In other legislative news, Dmitri covers the three committee drafts on cyber incident reporting, with special emphasis on the recently leaked bill from Senate Intel. It’s a very tough bill, perhaps designed to stake out negotiating room with the Homeland committees. I ask, “What’s the difference between Europe’s staggering fines for General Data Protection Regulation (GDPR) violations and this bill's fines for violating cyber reporting obligations?” The answer: "about two weeks," at which point the maximum fine due to the U.S. will exceed the top European fine.
Mark gives an overview and some prognostication about Google’s effort to overturn the EU’s $5 billion antitrust fine for its handling of Android.
Dmitri and I find ourselves forced to face up to the growing soft power of Russia and China, now increasingly forcing Silicon Valley companies to project Russian and Chinese power into the West. Russia, having forced Apple and Google to send it hostages in the form of local employees, is trying to use its leverage to control what those companies do in countries like Germany. And Linkedin, the last Western social media company still standing in China, is trying to keep that status by asking Americans to self-censor their accounts.
At Dave’s request, we visit a story we missed last week and explore all the complex equities at work when the FBI decides whether to use ransomware keys for remediation or disruption.
Mark gives an overview of the new Federal Trade Commission, where regulatory ambition is high but practical authority weak, at least until the Senate confirms a third Democratic commissioner. Waiting in the wings for that event is a even more antitrust action, possible new online privacy rules and Commissioner Slaughter’s enthusiasm for imposing racial equity quotas under the guise of algorithmic fairness.
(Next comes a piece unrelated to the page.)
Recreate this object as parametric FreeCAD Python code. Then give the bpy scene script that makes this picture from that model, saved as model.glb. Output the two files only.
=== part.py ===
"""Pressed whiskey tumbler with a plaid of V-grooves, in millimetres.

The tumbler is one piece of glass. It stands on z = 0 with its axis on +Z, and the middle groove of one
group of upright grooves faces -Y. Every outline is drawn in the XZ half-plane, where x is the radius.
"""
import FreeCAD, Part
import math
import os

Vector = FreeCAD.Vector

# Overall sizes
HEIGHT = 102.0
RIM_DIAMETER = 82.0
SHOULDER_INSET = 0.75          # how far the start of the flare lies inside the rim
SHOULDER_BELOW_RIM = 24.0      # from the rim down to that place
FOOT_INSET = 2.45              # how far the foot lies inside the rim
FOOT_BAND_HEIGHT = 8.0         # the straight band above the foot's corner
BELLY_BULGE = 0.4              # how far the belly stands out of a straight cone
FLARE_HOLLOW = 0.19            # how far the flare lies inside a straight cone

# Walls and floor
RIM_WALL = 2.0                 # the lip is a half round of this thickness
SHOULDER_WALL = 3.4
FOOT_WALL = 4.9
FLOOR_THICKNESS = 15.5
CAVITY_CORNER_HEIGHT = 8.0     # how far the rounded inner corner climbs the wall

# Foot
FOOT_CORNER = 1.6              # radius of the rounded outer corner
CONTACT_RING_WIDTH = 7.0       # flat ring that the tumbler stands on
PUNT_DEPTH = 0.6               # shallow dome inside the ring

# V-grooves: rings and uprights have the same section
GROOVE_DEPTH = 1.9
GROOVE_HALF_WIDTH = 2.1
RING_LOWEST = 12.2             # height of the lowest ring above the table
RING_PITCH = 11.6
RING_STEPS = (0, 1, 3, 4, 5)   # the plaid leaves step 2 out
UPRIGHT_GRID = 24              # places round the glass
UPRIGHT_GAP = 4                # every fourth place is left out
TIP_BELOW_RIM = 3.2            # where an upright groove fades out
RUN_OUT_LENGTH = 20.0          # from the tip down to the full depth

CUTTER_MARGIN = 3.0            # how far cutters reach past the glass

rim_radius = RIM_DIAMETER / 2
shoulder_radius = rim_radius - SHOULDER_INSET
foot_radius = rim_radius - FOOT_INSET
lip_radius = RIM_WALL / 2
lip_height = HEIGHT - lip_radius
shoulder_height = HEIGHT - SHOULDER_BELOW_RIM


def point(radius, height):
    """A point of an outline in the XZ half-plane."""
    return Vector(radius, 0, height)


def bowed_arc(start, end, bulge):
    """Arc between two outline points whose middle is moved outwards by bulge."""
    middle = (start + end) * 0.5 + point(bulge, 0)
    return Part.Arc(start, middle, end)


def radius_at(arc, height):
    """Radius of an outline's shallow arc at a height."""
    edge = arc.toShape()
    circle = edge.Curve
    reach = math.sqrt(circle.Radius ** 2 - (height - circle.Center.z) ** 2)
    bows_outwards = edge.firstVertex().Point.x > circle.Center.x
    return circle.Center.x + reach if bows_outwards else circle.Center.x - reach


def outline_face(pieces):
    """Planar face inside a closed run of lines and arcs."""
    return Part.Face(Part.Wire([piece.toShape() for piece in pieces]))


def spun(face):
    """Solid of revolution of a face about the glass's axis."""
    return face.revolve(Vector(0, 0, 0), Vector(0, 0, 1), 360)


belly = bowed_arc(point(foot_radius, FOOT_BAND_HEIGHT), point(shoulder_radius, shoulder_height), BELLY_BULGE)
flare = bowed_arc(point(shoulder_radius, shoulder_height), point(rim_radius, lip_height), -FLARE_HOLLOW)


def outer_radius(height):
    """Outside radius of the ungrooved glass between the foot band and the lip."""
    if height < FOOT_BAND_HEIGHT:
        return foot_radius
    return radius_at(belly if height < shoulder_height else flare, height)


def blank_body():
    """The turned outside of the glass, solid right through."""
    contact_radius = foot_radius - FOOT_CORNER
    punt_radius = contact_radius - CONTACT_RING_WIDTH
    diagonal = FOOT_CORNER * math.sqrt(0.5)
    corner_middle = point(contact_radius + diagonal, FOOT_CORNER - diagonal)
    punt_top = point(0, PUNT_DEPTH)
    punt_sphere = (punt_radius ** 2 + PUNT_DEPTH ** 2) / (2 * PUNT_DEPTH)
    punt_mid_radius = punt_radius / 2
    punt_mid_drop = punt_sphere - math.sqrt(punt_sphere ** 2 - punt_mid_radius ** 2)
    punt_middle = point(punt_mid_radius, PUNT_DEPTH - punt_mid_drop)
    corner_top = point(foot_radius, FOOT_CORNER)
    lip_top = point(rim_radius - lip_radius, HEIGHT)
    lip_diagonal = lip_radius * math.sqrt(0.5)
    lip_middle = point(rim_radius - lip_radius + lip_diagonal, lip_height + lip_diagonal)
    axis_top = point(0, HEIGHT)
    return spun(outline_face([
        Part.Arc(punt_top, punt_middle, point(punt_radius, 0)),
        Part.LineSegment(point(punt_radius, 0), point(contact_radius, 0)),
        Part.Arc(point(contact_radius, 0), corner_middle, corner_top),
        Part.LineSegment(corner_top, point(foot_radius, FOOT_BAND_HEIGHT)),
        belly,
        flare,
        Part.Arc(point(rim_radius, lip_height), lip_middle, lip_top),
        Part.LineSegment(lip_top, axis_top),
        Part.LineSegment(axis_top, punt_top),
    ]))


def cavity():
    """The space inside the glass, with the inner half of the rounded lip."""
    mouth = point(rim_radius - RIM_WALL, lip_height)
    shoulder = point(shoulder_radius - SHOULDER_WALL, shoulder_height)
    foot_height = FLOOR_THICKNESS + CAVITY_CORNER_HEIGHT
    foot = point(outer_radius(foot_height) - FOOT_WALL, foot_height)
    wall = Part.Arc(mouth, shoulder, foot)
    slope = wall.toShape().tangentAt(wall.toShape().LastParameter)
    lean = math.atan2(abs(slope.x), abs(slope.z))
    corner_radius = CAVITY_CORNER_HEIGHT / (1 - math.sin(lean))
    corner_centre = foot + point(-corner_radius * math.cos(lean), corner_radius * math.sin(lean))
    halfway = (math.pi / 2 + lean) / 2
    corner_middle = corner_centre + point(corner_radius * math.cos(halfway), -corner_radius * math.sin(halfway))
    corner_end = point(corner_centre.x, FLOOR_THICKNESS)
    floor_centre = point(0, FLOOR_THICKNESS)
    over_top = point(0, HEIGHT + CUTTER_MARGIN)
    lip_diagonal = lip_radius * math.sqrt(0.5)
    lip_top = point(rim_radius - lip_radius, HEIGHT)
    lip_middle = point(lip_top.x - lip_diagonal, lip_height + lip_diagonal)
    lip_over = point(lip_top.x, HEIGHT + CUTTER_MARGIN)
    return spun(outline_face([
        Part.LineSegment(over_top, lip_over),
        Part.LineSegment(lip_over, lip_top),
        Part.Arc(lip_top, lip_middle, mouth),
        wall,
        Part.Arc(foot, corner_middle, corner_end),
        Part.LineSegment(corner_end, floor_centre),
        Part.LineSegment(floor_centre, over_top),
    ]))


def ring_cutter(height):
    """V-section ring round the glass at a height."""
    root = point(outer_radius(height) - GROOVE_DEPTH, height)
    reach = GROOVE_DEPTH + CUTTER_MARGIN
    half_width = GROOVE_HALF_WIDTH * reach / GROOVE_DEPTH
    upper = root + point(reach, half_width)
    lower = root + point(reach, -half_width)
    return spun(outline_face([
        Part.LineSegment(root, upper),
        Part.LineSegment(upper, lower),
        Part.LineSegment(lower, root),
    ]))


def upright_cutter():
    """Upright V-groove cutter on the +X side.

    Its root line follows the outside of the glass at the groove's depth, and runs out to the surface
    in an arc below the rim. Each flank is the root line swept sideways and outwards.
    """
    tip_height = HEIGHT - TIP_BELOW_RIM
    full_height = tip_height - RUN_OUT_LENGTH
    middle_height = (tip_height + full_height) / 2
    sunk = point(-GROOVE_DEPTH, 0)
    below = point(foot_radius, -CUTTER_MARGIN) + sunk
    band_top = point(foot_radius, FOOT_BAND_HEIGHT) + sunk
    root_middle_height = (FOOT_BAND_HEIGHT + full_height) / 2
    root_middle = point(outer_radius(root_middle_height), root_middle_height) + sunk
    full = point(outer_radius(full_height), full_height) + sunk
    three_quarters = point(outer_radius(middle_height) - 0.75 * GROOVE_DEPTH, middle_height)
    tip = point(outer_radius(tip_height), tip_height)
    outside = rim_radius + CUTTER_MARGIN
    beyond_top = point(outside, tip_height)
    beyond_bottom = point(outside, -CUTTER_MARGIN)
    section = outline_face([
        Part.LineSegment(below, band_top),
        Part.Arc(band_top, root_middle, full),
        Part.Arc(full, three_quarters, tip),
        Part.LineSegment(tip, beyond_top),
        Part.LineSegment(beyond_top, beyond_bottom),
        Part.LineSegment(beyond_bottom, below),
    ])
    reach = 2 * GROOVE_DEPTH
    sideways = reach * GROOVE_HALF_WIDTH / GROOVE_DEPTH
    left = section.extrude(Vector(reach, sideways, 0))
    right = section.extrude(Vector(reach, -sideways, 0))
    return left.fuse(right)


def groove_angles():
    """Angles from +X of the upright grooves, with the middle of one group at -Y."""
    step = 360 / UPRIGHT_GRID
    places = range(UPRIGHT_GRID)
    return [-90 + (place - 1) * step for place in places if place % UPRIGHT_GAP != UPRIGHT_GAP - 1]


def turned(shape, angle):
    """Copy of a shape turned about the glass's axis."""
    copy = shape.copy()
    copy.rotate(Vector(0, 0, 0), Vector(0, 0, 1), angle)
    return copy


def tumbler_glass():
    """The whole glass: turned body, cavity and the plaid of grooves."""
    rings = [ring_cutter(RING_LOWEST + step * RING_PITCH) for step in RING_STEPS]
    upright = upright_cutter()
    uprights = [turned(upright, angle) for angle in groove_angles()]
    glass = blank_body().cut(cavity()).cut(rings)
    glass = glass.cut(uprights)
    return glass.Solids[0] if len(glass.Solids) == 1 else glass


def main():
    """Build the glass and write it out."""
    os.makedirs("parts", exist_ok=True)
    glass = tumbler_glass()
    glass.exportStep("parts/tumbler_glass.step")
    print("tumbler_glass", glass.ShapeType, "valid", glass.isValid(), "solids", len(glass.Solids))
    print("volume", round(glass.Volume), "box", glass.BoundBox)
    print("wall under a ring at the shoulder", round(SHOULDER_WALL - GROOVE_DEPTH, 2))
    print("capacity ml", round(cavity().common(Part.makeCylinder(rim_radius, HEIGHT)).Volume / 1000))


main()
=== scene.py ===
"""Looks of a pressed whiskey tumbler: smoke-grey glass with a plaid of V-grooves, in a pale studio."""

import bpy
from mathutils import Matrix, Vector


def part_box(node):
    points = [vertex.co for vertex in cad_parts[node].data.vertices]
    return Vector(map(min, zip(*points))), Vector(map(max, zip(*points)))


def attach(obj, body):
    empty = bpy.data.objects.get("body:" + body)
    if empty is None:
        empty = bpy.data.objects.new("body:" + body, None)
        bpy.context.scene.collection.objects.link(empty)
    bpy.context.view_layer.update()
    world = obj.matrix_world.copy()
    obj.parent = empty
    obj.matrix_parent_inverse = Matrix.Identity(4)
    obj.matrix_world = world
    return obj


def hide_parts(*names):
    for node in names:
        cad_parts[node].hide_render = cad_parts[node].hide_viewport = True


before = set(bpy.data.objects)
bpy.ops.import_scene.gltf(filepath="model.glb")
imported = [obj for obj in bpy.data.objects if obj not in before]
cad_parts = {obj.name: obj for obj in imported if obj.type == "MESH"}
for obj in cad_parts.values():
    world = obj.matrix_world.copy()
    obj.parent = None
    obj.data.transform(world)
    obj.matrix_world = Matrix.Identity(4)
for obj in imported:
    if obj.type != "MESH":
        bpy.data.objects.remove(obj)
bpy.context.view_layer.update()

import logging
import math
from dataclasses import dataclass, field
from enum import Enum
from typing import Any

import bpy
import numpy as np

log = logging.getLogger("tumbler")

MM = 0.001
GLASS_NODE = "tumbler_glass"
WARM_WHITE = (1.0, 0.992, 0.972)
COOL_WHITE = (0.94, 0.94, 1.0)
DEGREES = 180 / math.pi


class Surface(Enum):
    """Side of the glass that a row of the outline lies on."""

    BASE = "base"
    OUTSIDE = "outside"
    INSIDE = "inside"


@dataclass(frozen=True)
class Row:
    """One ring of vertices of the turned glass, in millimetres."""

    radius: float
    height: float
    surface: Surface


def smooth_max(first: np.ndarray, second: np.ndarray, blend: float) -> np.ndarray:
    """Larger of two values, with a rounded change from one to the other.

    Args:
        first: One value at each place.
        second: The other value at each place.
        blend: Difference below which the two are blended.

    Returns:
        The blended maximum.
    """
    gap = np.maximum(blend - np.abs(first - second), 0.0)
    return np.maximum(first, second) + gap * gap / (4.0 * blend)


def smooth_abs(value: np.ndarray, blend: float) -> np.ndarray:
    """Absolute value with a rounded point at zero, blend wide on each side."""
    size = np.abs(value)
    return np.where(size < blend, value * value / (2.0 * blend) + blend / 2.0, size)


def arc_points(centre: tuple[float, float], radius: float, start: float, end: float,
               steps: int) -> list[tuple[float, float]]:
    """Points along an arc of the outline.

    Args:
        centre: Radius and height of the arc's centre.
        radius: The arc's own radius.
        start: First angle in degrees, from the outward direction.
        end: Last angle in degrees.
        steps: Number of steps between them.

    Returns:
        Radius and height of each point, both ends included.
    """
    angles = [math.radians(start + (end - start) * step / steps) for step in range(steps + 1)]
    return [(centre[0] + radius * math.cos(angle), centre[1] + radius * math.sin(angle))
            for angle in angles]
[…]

Dmitri offers his best guess about the recent Russian arrest of a cybersecurity executive for treason (that’s the second in five years if you’re counting) and the US decision to send a Russian scammer back to Russia after bitterly fighting to extradite him from Israel.
In quick hits:
Dmitri makes a public service announcement about the ways that Two-Factor Authentication (2FA) can be subverted.
I celebrate some good news for the U.S.: China is planning to encourage provincial controls on the design and use of social media algorithms. That’s bound to give US companies a new competitive advantage in a field where TikTok has surpassed them.
Dave and I dissect the guilty plea of former Ethereum developer Virgil Griffith, accused of violating U.S. sanctions by giving a bland speech on cryptocurrency in North Korea.
I give the highlights of two new and eminently contestable cyberlaw rulings:
In U.S. v Wilson, the Ninth Circuit decided that law enforcement needs a warrant to open files that it knows from hashes are 99.9% certain to be child porn. The decision would be unfortunate if it weren’t meaningless; the hash itself provides probable cause, so warrants will be quickly and routinely issued. Thanks for the make-work, EFF!
And a magistrate judge clearly gunning for promotion has written a Stored Communications Act opinion that empowers Silicon Valley’s Trust and Safety operatives to de-platform people and then turn their posts over to law enforcement without the subpoena they usually demand. I would worry more about those consequences if I thought the opinion would survive.
And, finally, Dmitri is pleased to find one field where AI is succeeding without controversy, as machine learning declares a famous Peter Paul Rubens painting, Samson and Delilah, to be a fake. But how long, I wonder, before this AI is forced by the FTC to correct its notorious anti-Flemish bias?